On 10 February 2022, the AAT upheld the Commissioner’s assessment of a gain made on a complex arrangement from an exchange of shares and options, was assessable as ordinary income – as profit making arrangement or scheme. To uphold the assessment, the AAT also had to find that the taxpayer was resident, in the relevant year (2010-11). The AAT agreed that he was resident according to ordinary concepts, at least from May 2010 (the prior year) when he shipped his goods back from Monaco.
The facts were these:
- In the 2010-11 income year, the taxpayer exchanged shares and options in CLNR Holdings, a shelf company he incorporated for the purpose of the arrangement, for valuable shares and options in Rialto Energy.
- The exchange occurred pursuant to a complex share purchase and merger agreement in October 2009 (the “SP&MA”), under which the taxpayer obtained an effective interest in a company that had rights to explore for and produce oil and gas off the west coast of Africa.
- The difference between the value of the interests obtained and the nominal value of the shares in CLNR Holdings (approximately $13m) represented the gain made by the taxpayer on the transaction.
The ATO assessed the gain under s 6-5 of the ITAA 1997 as ordinary income. The taxpayer contended the gain was of a capital nature.
The taxpayer conceded that the shares in CLNR Holdings were ventured in a commercial transaction and that the prospect of an exchange of nominal value shares for shares in a listed company of substantially greater value was contemplated by the terms of the SP&MA.
The AAT agreed with the ATO. The AAT was satisfied that, at the time the CLNR Holdings shares were ventured into the arrangement, the taxpayer had a “not insignificant purpose” of making a profit. The gain was therefore assessable as ordinary income (this is under the principle that a profit on an isolated transaction can be ordinary income if it was part of a ‘profit making scheme or arrangement’). The taxpayer contended that the subjective intention had a greater role than the Commissioner was prepared to concede but the taxpayer did not, on the evidence, discharge his onus of showing that the assessment was excessive.
Residency issue – there was a question whether the taxpayer was a tax resident of Australia for the 2020-11 income year.
- In 2005, he had moved with his family to Monaco for business reasons.
- His family returned to Australia in 2009 and in April 2010 he decided to leave Monaco.

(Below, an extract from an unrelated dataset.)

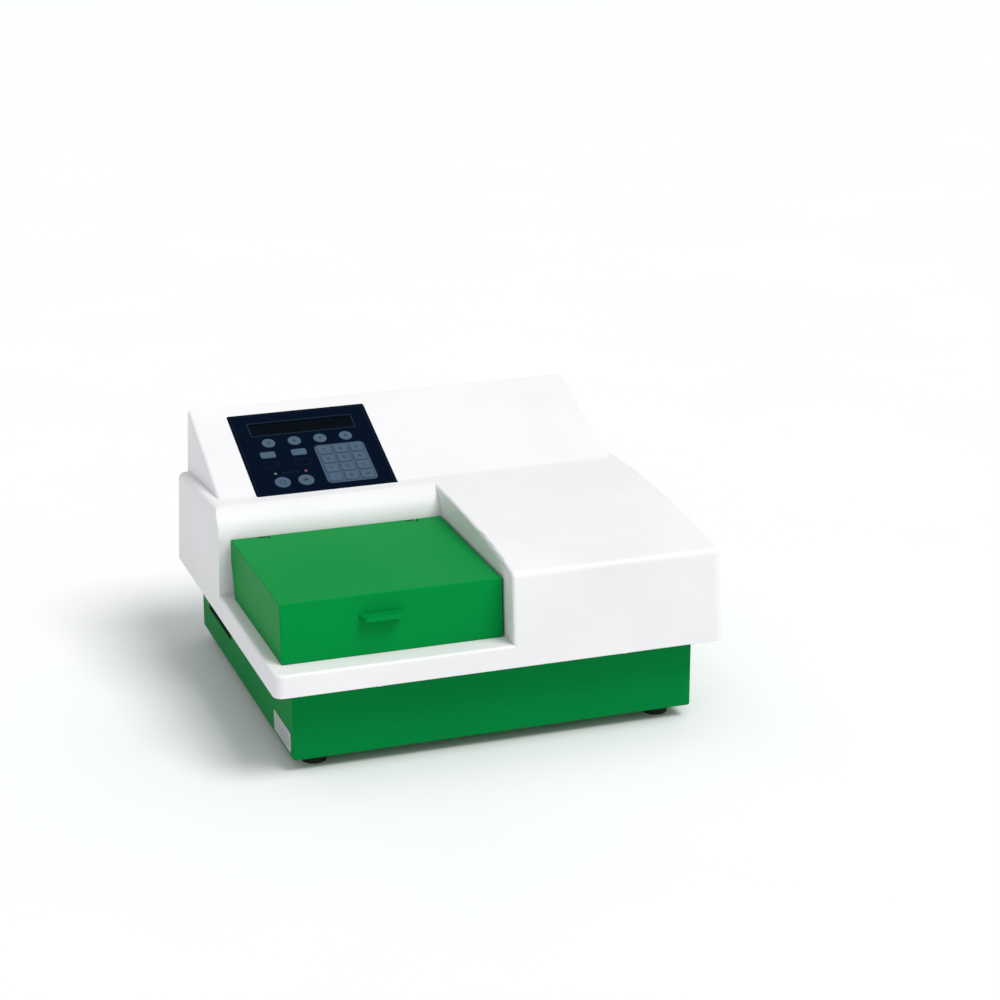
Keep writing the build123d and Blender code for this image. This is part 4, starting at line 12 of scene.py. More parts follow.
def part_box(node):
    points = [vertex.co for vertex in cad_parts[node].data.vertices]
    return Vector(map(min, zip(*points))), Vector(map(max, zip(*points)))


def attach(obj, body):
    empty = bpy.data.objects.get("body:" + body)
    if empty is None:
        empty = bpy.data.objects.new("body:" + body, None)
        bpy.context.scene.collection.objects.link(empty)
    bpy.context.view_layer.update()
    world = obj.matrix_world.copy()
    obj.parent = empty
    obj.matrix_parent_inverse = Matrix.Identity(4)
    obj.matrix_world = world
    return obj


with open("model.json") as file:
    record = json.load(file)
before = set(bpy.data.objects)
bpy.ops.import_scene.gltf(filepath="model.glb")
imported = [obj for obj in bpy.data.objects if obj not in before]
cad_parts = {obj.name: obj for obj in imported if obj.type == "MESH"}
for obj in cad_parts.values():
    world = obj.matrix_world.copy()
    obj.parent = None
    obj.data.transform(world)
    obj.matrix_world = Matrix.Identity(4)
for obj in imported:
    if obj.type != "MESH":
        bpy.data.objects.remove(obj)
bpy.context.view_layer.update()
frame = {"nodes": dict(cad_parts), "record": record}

MM = 0.001
NODES = frame["nodes"]
RIGHT = Vector((1, 0, 0))
LEFT = Vector((-1, 0, 0))
BACK = Vector((0, 1, 0))
UP = Vector((0, 0, 1))

# Camera
CAMERA_PLACE = (-0.73570, -2.28621, 1.00954)
CAMERA_PITCH = 71.105
CAMERA_TURN = -19.274
CAMERA_LENS = 93.22

# Studio
FLOOR_SIZE = 40.0
FLOOR_TONE = (0.90, 0.905, 0.91, 1)
ROOM_TONE = (0.97, 0.985, 1.0, 1)
ROOM_STRENGTH = 0.60
DAYLIGHT_STRENGTH = 2.0
DAYLIGHT_SPREAD = 30.0
DAYLIGHT_PLACE = (0.35, -0.42, 0.90)

# Printed film and fitted details
INK_SHEET = 0.08 * MM
DISPLAY_LINE = 0.5 * MM
DISPLAY_MARGIN = 1.8 * MM
FIELD_MARGIN = 2.6 * MM
FIELD_CORNER = 5.0 * MM
KEY_HOLE_GAP = 0.27 * MM
KEY_HOLE_CORNER = 2.4 * MM
GHOST_DROP = 15.6 * MM
GHOST_LINE = 0.35 * MM
BORDER_LINE = 0.8 * MM
BORDER_INSET = 2.2 * MM
BORDER_CORNER = 1.5 * MM
DISPLAY_CORNER = 1.2 * MM
GHOST_CORNER = 1.0 * MM
LAMP_U = (26.7 * MM, 57.9 * MM)
LAMP_W = 34.5 * MM
LAMP_RADIUS = 1.55 * MM
LAMP_DOME = 0.7 * MM
LAMP_STEPS = 6
TICK_PITCH = 2.6 * MM
TICK_COUNT = 7
TICK_WIDTH = 0.4 * MM
TICK_CORNER = 0.15 * MM
LONG_TICK = 1.6 * MM
SHORT_TICK = 0.9 * MM
LONG_TICK_EVERY = 3
DIGIT_SIZE = 6.4 * MM
SYMBOL_SIZE = 2.6 * MM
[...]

- After contemplating Singapore as his next destination, the taxpayer decided to return to Australia. He did so in late May 2010, surrendering his rented accommodation in Monaco and shipping belongings to Australia.
- For the next 2 months, he spent time in Australia, Monaco (to say goodbye to friends) and New York.
- He finally settled back in Australia with his family in late July 2010 (just after 30 June in the year when he wanted to be non-resident).
The AAT concluded that the taxpayer was a tax resident of Australia for the 2010-11 income year – ‘resident’ according to ordinary concepts, from at least May 2010, when he shipped his goods back to Australia.
Finally, the AAT upheld a shortfall penalty imposed for failing to take reasonable care.
(Whiddon and FCT [2022] AATA 197, AAT, Olding SM, 10 February 2022.)